EP0268204B1 - Piezoelectric pump - Google Patents

Description

The invention relates to a piezoelectric pump, in particular for ink mosaic writing devices, with at least one pump channel which is formed by piezoceramic parts which are arranged essentially parallel and at a distance from one another and are provided on both sides with electrical contact surfaces and are polarized such that the direction of polarization is parallel to that by applying a voltage to the contact areas generated field strength, and wherein the spaces between the piezoceramic parts are covered with closure means.

Such a pump, which is used as a piezoelectrically operated write head for an ink mosaic writing device and in which ink channels are formed by parallel piezoceramic parts which are covered on both sides and which can directly represent the writing nozzles for the ink mosaic writing device, is known from DE 33 06 098 A1 known. The piezoceramic parts are electrically contacted on both sides. In this arrangement, the piezoceramic parts which delimit the ink channels directly form the drive elements, by means of whose piezoelectric deformation writing fluid can be ejected dropwise. The electrical contacts are essentially parallel to the covers, at least one of which is made directly from metal and can serve as a common electrode.

In this known channel matrix, two dimensions (the transverse dimensions) of the piezoceramic parts interact when an electrical voltage is applied, in order to cause a change in volume of the ink channel. However, the third dimension (the longitudinal dimension) counteracts the other two dimensions. Roughly speaking, this results in a net volume change of +2 -1 = + 1.

Furthermore, it occurs - at least in some of the exemplary embodiments known from the cited document - that the writing liquid is in direct electrical contact with the contacts, so that the liquid has good electrical insulating properties and high dielectric strength (in the order of magnitude ≧ 1 kV / mm) got to. This severely limits the choice of liquids that can be used. All water-containing writing fluids cannot be used in such a system.

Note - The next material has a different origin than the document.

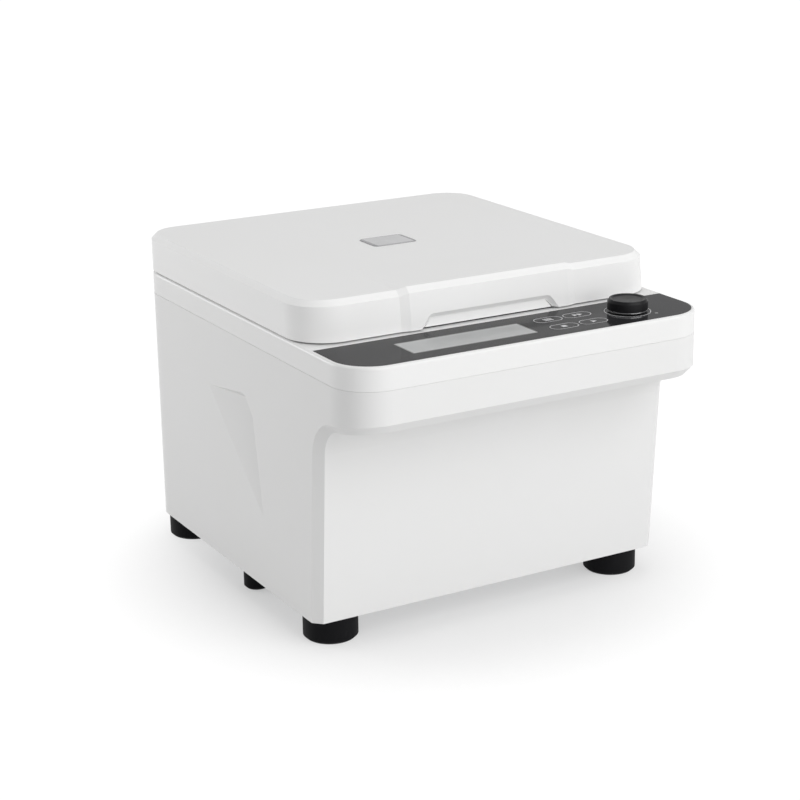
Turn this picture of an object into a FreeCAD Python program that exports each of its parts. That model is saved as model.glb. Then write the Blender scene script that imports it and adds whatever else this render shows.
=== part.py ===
import FreeCAD, Part
import math
import os
import Sketcher

# Low-speed bench centrifuge. A moulded housing stands on rubber feet and carries a console at the
# front. A hinged lid closes a steel bowl, where an angle rotor turns on the motor's shaft.
# Millimetres. The origin is on the floor under the middle of the outline, +Z is up and the console
# faces -Y.

doc = FreeCAD.newDocument("Centrifuge")
sheet = doc.addObject("Spreadsheet::Sheet", "Sizes")
nodes = []


# Sizes and formulas

class Size:
    """A number together with the sheet formula that gives it."""

    def __init__(self, number, formula):
        self.number = float(number)
        self.formula = formula

    def __add__(self, other):
        other = as_size(other)
        return Size(self.number + other.number, "(%s + %s)" % (self.formula, other.formula))

    def __sub__(self, other):
        other = as_size(other)
        return Size(self.number - other.number, "(%s - %s)" % (self.formula, other.formula))

    def __mul__(self, other):
        other = as_size(other)
        return Size(self.number * other.number, "(%s * %s)" % (self.formula, other.formula))

    def __truediv__(self, other):
        other = as_size(other)
        return Size(self.number / other.number, "(%s / %s)" % (self.formula, other.formula))

    def __neg__(self):
        return as_size(0) - self

    def __radd__(self, other):
        return as_size(other) + self

    def __rsub__(self, other):
        return as_size(other) - self

    def __rmul__(self, other):
        return as_size(other) * self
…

The invention also relates to a method for producing a piezoelectric pump with more than one pump channel, which are formed by piezoceramic parts which are arranged essentially parallel and at a distance from one another and are provided on both sides with electrical contact surfaces and are polarized such that the direction of polarization is parallel to that by applying a Voltage is generated at the contact areas and the spaces between the piezoceramic parts are covered with closure means.

The present invention has for its object to provide a piezoelectric pump in which the pumping effect can be increased significantly in a simple manner and can be maintained unchanged over a long period of time. Furthermore, a large number of different writing fluids should be usable.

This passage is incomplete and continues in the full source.